The TEPA builds on this continuity, albeit on an unprecedented scale. More than a simple free trade agreement, the treaty serves as a strategic platform designed to regulate and guide foreign direct investment (FDI), particularly within financial services. In many respects, it marks a turning point.
A comprehensive agreement for a strategy of influence
The TEPA stands out for its comprehensive scope, covering goods, services, intellectual property, and foreign direct investment alike. It is this latter dimension that carries the greatest significance for the financial sector. Access to the Indian market is not granted solely in exchange for open trade, but also in return for concrete investment commitments. In this sense, the TEPA extends the logic promoted by the WTO: creating frameworks that open markets while preserving the economic and strategic balance of the states involved.
What the TEPA changes in practical terms
Until now, the expansion of Swiss financial institutions into India has taken place within a fragmented and often restrictive framework. The TEPA introduces greater clarity, particularly with regard to commercial presence (Mode 3).
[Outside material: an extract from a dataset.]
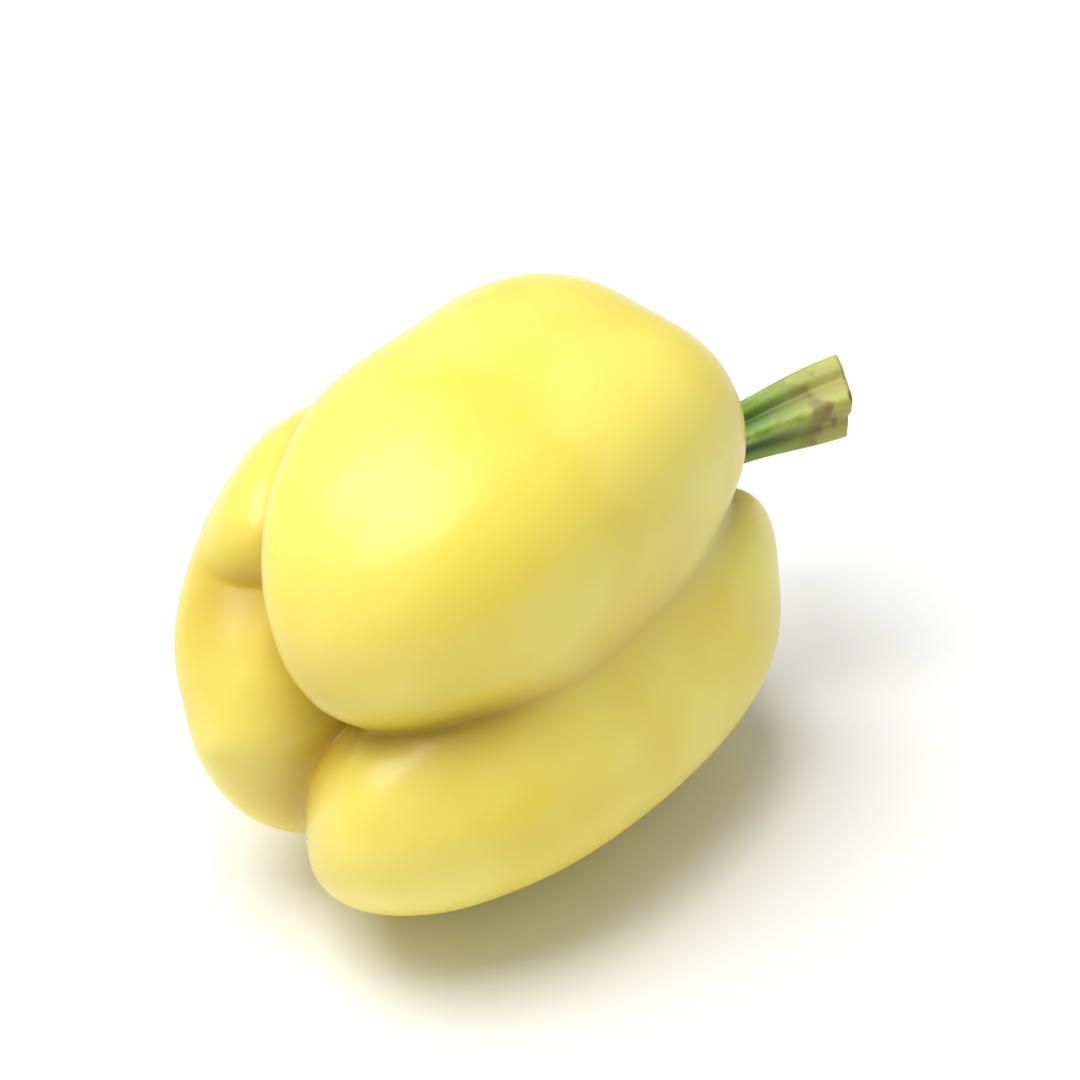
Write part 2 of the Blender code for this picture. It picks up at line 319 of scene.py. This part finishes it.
def newTree(name, inputs):
    # a geometry tree with one named input for each size
    tree = bpy.data.node_groups.new(name, "GeometryNodeTree")
    kinds = {float: "NodeSocketFloat", int: "NodeSocketInt", bpy.types.Material: "NodeSocketMaterial"}
    tree.interface.new_socket("Geometry", in_out="INPUT", socket_type="NodeSocketGeometry")
    for label, default in inputs.items():
        socket = tree.interface.new_socket(label, in_out="INPUT", socket_type=kinds[type(default)])
        if not isinstance(default, bpy.types.Material):
            socket.default_value = default
    tree.interface.new_socket("Geometry", in_out="OUTPUT", socket_type="NodeSocketGeometry")
    return tree, addNode(tree, "NodeGroupInput").outputs


def onFruit(piece, node):
    # nothing on the part moves, so every piece rides on the root
    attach(piece, "root")
    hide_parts(node)


# the skin's colours, with a deeper yellow and painted shade for the grooves, the sizes of its patterns in
# millimetres, and how it shines
skinLook = {
    "lemon": "#F7E86C", "butter": "#F2DD52", "pale": "#F9EF90", "grooveTintAndShade": "#B69212", "scar": "#8A6A3A",
    "patchSize": 30, "patchEdges": (0.38, 0.66), "tipShare": 0.3, "grooveTintAndShadeShare": 0.95,
    "speckSize": 1.4, "speckEdge": 0.32, "speckShare": 0.16,  # specks are drawn coarser than real ones
    "grainSize": 0.9, "grainHeight": 0.05, "grainStrength": 0.12,
    "gloss": (0.31, 0.44), "wax": 0.25, "waxGloss": 0.2, "refraction": 1.42,
    "translucence": 0.14, "glowReach": (1.0, 0.92, 0.3), "glowDepth": 5.0,
}


def skinMaterial():
    # waxy bell pepper skin: thin, smooth and a little see-through, deeper yellow with painted shade in the
    # grooves and the blossom hollow
    look = skinLook
    material = bpy.data.materials.new("waxyPepperSkin")
    material.use_nodes = True
    tree = material.node_tree
    shader = tree.nodes["Principled BSDF"]
    place = addNode(tree, "ShaderNodeTexCoord").outputs["Object"]
    tip, creaseTintAndShade, scar = [addNode(tree, "ShaderNodeAttribute", attribute_name=key).outputs["Fac"]
                         for key in ("tip", "creaseTintAndShade", "scar")]
    patches = addNode(tree, "ShaderNodeTexNoise", {"Vector": place, "Scale": 1 / (look["patchSize"] * mm),
                                                   "Detail": 2.0, "Roughness": 0.5}).outputs["Fac"]
    specks = addNode(tree, "ShaderNodeTexVoronoi", {"Vector": place, "Scale": 1 / (look["speckSize"] * mm)})
    dots = mathOf(tree, "SUBTRACT", 1.0, ramp(tree, specks.outputs["Distance"], 0.0, look["speckEdge"]))
    patchy = ramp(tree, patches, *look["patchEdges"])
    colour = mixed(tree, patchy, linear(look["lemon"]), linear(look["butter"]))
    # the crease field paints deeper yellow and painted shade into the grooves and the blossom hollow
    for field, share, tint in ((tip, "tipShare", "pale"), (dots, "speckShare", "pale"),
                               (creaseTintAndShade, "grooveTintAndShadeShare", "grooveTintAndShade")):
        colour = mixed(tree, mathOf(tree, "MULTIPLY", field, look[share]), colour, linear(look[tint]))
    colour = mixed(tree, scar, colour, linear(look["scar"]))
    grain = addNode(tree, "ShaderNodeTexNoise", {"Vector": place, "Scale": 1 / (look["grainSize"] * mm),
                                                 "Detail": 3.0})
    bump = addNode(tree, "ShaderNodeBump", {"Height": grain.outputs["Fac"], "Strength": look["grainStrength"],
                                            "Distance": look["grainHeight"] * mm})
    rough = addNode(tree, "ShaderNodeMapRange", {"Value": patches, "To Min": look["gloss"][0],
                                                 "To Max": look["gloss"][1]})
    tree.links.new(colour, shader.inputs["Base Color"])
    tree.links.new(rough.outputs[0], shader.inputs["Roughness"])
    tree.links.new(bump.outputs[0], shader.inputs["Normal"])
    shader.inputs["Subsurface Weight"].default_value = look["translucence"]
    shader.inputs["Subsurface Radius"].default_value = look["glowReach"]
    shader.inputs["Subsurface Scale"].default_value = look["glowDepth"] * mm
    shader.inputs["Coat Weight"].default_value = look["wax"]
    shader.inputs["Coat Roughness"].default_value = look["waxGloss"]
    shader.inputs["IOR"].default_value = look["refraction"]
    return material


# swells and ripples of the skin, in millimetres
relief = {"Swell height": 0.7, "Swell size": 22.0, "Ripple height": 0.12, "Ripple size": 6.0}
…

Three mechanisms already present within the Indian regulatory framework will now apply to EFTA states on a binding basis:
- 100% Subsidiaries: The framework formalises the ability of foreign institutions to establish wholly owned subsidiaries (WOS), thereby strengthening their operational autonomy.
- Opening of Share Capital: EFTA investors may now acquire aggregate shareholdings of up to 74% (which is the FDI limit) in Indian private banks. However, the 49% threshold remains one of the limits beyond which approval from the Government of India is still required. Reserve Bank of India’s approval is required for an entity intending to hold more than 5% in a bank in India.
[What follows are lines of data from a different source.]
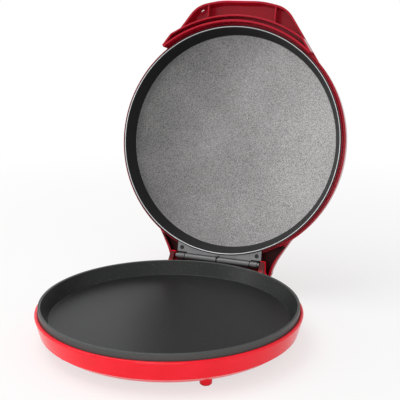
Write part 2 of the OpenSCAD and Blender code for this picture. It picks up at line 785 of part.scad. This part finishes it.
module lid_hinge_leaf() {
    color("gray") opened() difference() {
        union() {
            for (s = [-1, 1])
                knuckle(s > 0 ? middle_gap / 2 : -knuckle_start + knuckle_gap,
                        s > 0 ? knuckle_start - knuckle_gap : -middle_gap / 2);
            // The flat leaf, hollowed to the curve of the plate
            translate([0, 0, lid_z + leaf_low]) linear_extrude(leaf_t) difference() {
                union() {
                    translate([-leaf_half, leaf_in_y])
                        square([2 * leaf_half, hinge_y - knuckle_r - 1.2 - leaf_in_y]);
                    for (s = [-1, 1])
                        translate([s > 0 ? middle_gap / 2 : -knuckle_start + knuckle_gap, leaf_in_y])
                            square([knuckle_start - knuckle_gap - middle_gap / 2, hinge_y - leaf_in_y]);
                }
                circle(r = leaf_arc_r, $fn = fine);
            }
        }
        pin_bore();
        leaf_screw_places() cylinder(r = screw_hole, h = 12, $fn = small);
    }
}

leaf_in_y = plate_r - 17;

module leaf_screw_places() {
    for (s = [-1, 1]) translate([s * leaf_screw_x, leaf_screw_y, lid_z]) children();
}

module lid_leaf_screws() {
    color([0.15, 0.15, 0.15]) opened() leaf_screw_places() translate([0, 0, leaf_low])
        screw(lid_screw_l, leaf_head_r, leaf_head_t);
}

// Lid pieces, drawn on the shut lid

function crown(r, top) = top - crown_drop * r * r / (crown_start * crown_start);
function crown_points(top) =
    [for (i = [0:5]) let (r = crown_start * (1 - i / 5)) [r, crown(r, top), 0]];

module lid_outer() {
    rotate_extrude($fn = fine) polygon(rounded(concat([
        [0, lip_t + 0.2, 0],
        [plate_r - 0.1, lip_t + 0.2, 0.3],
        [plate_r - 0.1, lid_shoulder, 0],
        [neck_r - neck_lip_t, lid_shoulder, 0],
        [neck_r - neck_lip_t, neck_low, 0.3],
        [neck_r, neck_low, 0.3],
        [neck_r, lid_shoulder, 0],
        [lid_r, lid_shoulder, 1.2],
        [lid_r - 1.8, side_h, 9],
        [lid_r - 20, side_h + 8.6, 36]],
        crown_points(crown_h)), 6));
}

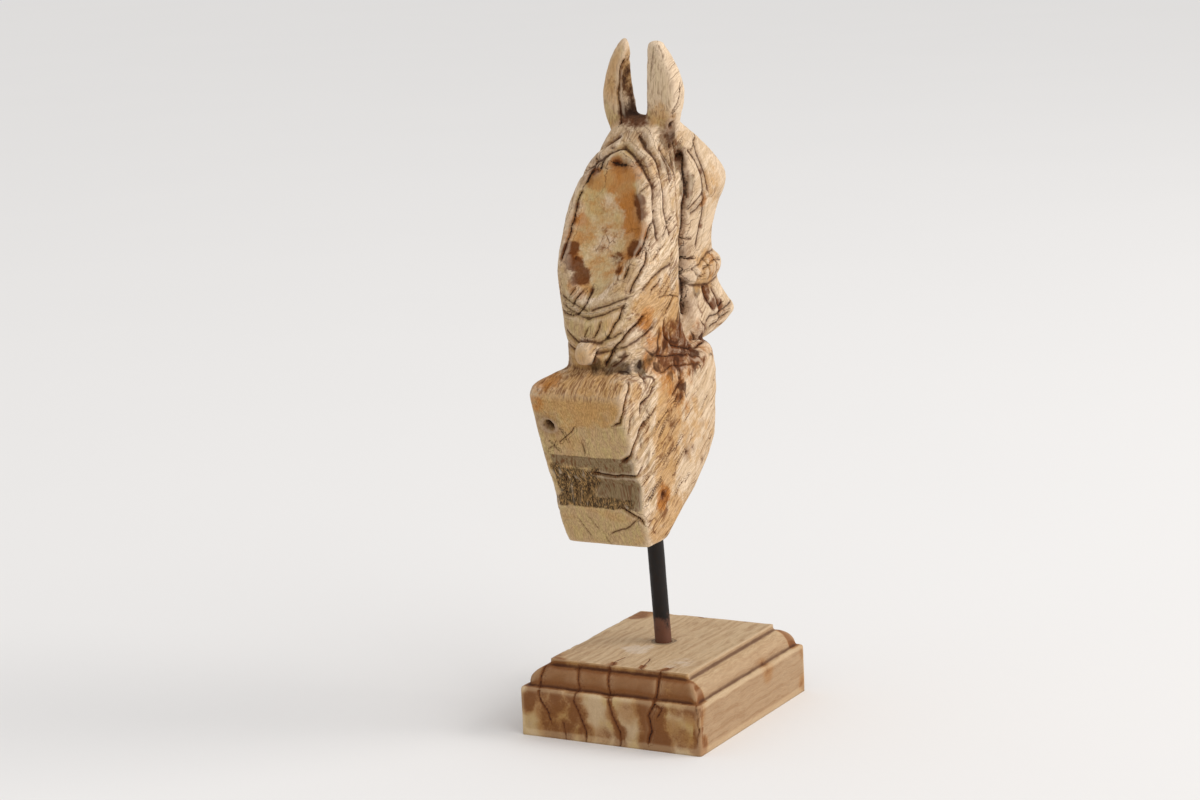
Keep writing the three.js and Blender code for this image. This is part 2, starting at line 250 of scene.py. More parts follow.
def smoothed(values, ends, rounds, share=0.5, keep=None):
    """Moves each row towards the mean of its neighbours, round by round; keep holds rows back by a share."""
    count = len(values)
    first, second = np.concatenate([ends, ends[:, ::-1]]).T
    degree = np.bincount(first, minlength=count)[:, None]
    free = share if keep is None else share * (1 - keep[:, None])
    for _ in range(rounds):
        mean = np.stack(
            [np.bincount(first, values[second, k], count) for k in range(values.shape[1])], axis=1
        ) / degree
        values = values + free * (mean - values)
    return values


def store(mesh, name, values):
    """Keeps one number per point under a name that a material can read."""
    attribute = mesh.attributes.new(name, "FLOAT", "POINT")
    attribute.data.foreach_set("value", values.astype(np.float32))


def ball(centre, radii):
    """An ellipsoid's points and triangles: rings as wide as the tilt's sine, at minus its cosine."""
    around, rows = 24, 12
    turn = np.linspace(0, 2 * np.pi, around, endpoint=False)
    tilt = np.linspace(0, np.pi, rows)[1:-1]
    ring = np.stack([np.cos(turn), np.sin(turn)], 1)
    rings = [np.column_stack([np.sin(t) * ring, np.full(around, -np.cos(t))]) for t in tilt]
    points, faces = closed_rings(rings)
    triangles = [[f[0], f[k], f[k + 1]] for f in faces for k in range(1, len(f) - 1)]
    return points * np.array(radii) + np.array(centre), np.array(triangles)


# Points of a CAD node that lie closer than this are one

MERGE = 0.002


def even_copy(node, face_size, fillings):
    """A mesh of a CAD node's surface, doubles merged, joined with ellipsoids, in even faces of one size."""
    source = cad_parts[node].data
    points, _ = mesh_arrays(source)
    corners = np.empty(len(source.loops), np.int32)
    source.loops.foreach_get("vertex_index", corners)
    rounded = np.round(points / MERGE).astype(np.int64)
    _, first, index = np.unique(rounded, axis=0, return_index=True, return_inverse=True)
    faces = index.ravel()[corners].reshape(-1, 3)
    whole = (faces[:, 0] != faces[:, 1]) & (faces[:, 1] != faces[:, 2]) & (faces[:, 0] != faces[:, 2])
    points, faces = points[first], faces[whole]
    for centre, radii in fillings:
        more, triangles = ball(centre, radii)
        faces = np.concatenate([faces, triangles + len(points)])
        points = np.concatenate([points, more])
    rough = shown_object("rough_" + node, points, faces)
    remesh = rough.modifiers.new("Even faces", "REMESH")
    remesh.mode = "VOXEL"
    remesh.voxel_size = face_size * MM
    view = bpy.context.evaluated_depsgraph_get()
    mesh = bpy.data.meshes.new_from_object(rough.evaluated_get(view))
    bpy.data.objects.remove(rough)
    mesh.shade_smooth()
    return mesh


# A line ratio too far off for any crack to show

FAR = 9.0

# A pit's line ratio for each radius of distance; below 1 its dark middle is wider than a crack's

PIT_RATIO = 0.6


class Marks:
    """Cuts and stains gathered over one surface: how far each point sinks, and what its finish shows.

    line is the sideways distance to the nearest crack over its half-width, ink how dark that crack is.
    """

    def __init__(self, points, normals):
        self.points = points
        self.normals = normals
        self.sink = np.zeros(len(points))
        self.line = np.full(len(points), FAR)
        self.ink = np.zeros(len(points))
        self.layers = {}

    def distance(self, centre):
        """How far each point is from a centre."""
        return np.linalg.norm(self.points - np.array(centre, float), axis=1)

    def darken(self, ratio, ink):
        """Keeps the ratio and the darkness of the crack that is nearest in half-widths."""
        nearer = np.abs(ratio) < np.abs(self.line)
        self.line = np.where(nearer, ratio, self.line)
        self.ink = np.where(nearer, ink, self.ink)

    def cut(self, line, half_width, depth, ink, waver=0.0, seed=0):
        """A rounded V along a line: depth times exp of minus the 1.6th power of distance over half-width.

        waver shifts the line to and fro by noise of that height.
        """
        reach = max(4 * half_width, 3)
        moved = self.points
        if waver:
            shift = cell_noise(self.points, (5, 5, 5), seed)[:, None] * waver
            moved = self.points + shift * np.array([0.6, 1, 1])
        aside = beside_line(moved, self.normals, line, reach)
        ratio = aside / half_width
        self.sink += depth * np.exp(-np.abs(ratio) ** 1.6)
        self.darken(np.where(np.abs(aside) < reach, ratio, FAR), ink)

    def pit(self, centre, radius, depth, ink):
        """A round hole: depth times exp of minus the fourth power of distance over radius."""
        ratio = self.distance(centre) / radius
        self.sink += depth * np.exp(-(ratio**4))
        self.darken(PIT_RATIO * ratio, ink)

    def lay(self, layer, values):
        """Adds values to a named layer; where they overlap the strongest counts."""
        old = self.layers.get(layer, np.zeros(len(self.points)))
        self.layers[layer] = np.maximum(old, values)

    def stain(self, layer, centre, radius, strength):
        """A soft round patch, full out to 0.4 of its radius and gone at 1.5 of it."""
        self.lay(layer, strength * smooth_step(-self.distance(centre), -1.5 * radius, -0.4 * radius))

    def store(self, mesh):
        """Writes the line, the ink and every layer into the mesh."""
        for name, values in {"line": self.line, "ink": self.ink, **self.layers}.items():
            store(mesh, name, values)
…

- Greater Transparency: India has committed to making authorisation procedures more accessible and transparent, thereby facilitating risk assessment for investors.
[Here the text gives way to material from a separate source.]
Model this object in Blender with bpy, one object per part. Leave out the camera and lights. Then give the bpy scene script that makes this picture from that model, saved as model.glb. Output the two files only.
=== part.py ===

While these developments do not completely transform market access, nor do they challenge the discretionary power of the Indian authorities, they significantly reduce uncertainty — a decisive factor for any financial institution.
Transparency and Predictability: A Secure Yet Demanding Framework
While the TEPA strengthens India’s business climate by requiring greater transparency from the authorities, this development also reflects a broader trend praised by several leading Indian entrepreneurs. Sunil Bharti Mittal, founder of the Bharti Group, has notably highlighted the progress made in recent years to improve the business environment and attract international investment, while also calling for continued efforts in this direction.
Nevertheless, caution remains necessary, as certain provisions still require clarification. One point in particular deserves close attention: the absence of a traditional investment protection mechanism. Unlike the former bilateral investment treaty between Switzerland and India, which was in force from 2000 to 2017, the TEPA favours diplomatic channels between states for dispute resolution. For investors, this means one thing above all: managing risks related to investment protection will largely depend on contractual structuring.
A Framework of Reciprocal Commitment
The TEPA does not merely open a market; it also creates expectations. The USD 100 billion investment target is accompanied by a rebalancing clause: should commitments not be fulfilled within 15 years, India may adjust certain concessions relating to trade in goods.
This mechanism sends a clear signal: India is not simply seeking capital, but long-term partners capable of supporting its economic transformation.
A Paradigm Shift for Swiss Banks
Beyond its legal provisions, the TEPA sends a powerful strategic message. With its vast domestic market and extensive talent pool, India aims to attract capital, develop expertise, and integrate further into global value chains.
For banks and financial advisers, several areas of opportunity are emerging, including:
- Developing local investment projects and initiatives
- Developing local capabilities, including through service centres
- Relocating certain highly skilled functions
The example of UBS in Hyderabad, which recently expanded its Global Capability Centre to employ thousands of local professionals, illustrates how the TEPA framework encourages the insourcing, in India, of high-value-added services.
Between Legacy and Reopening
To understand the current momentum, it is also necessary to look to the past. Long characterised by a cautious approach — inherited partly from certain events in its colonial history and from the protectionist economic policies of the Nehru era — India now appears to be entering a new phase of economic reopening.
This movement echoes a much older reality: for centuries, the subcontinent was one of the world’s principal trading hubs. The TEPA can therefore be interpreted as an attempt to reconnect with this tradition while maintaining control over the conditions governing market access.
In practice, the TEPA represents neither full liberalisation nor merely a technical agreement. It establishes a hybrid framework that is both open and demanding. For players within the Swiss financial centre, the challenge is clear: to transform this framework into concrete opportunities while carefully managing the associated risks.
Against the backdrop of ongoing global economic shifts, India will not simply be another market; it will become one of the principal arenas in which some of the most consequential investment decisions of the coming years are made.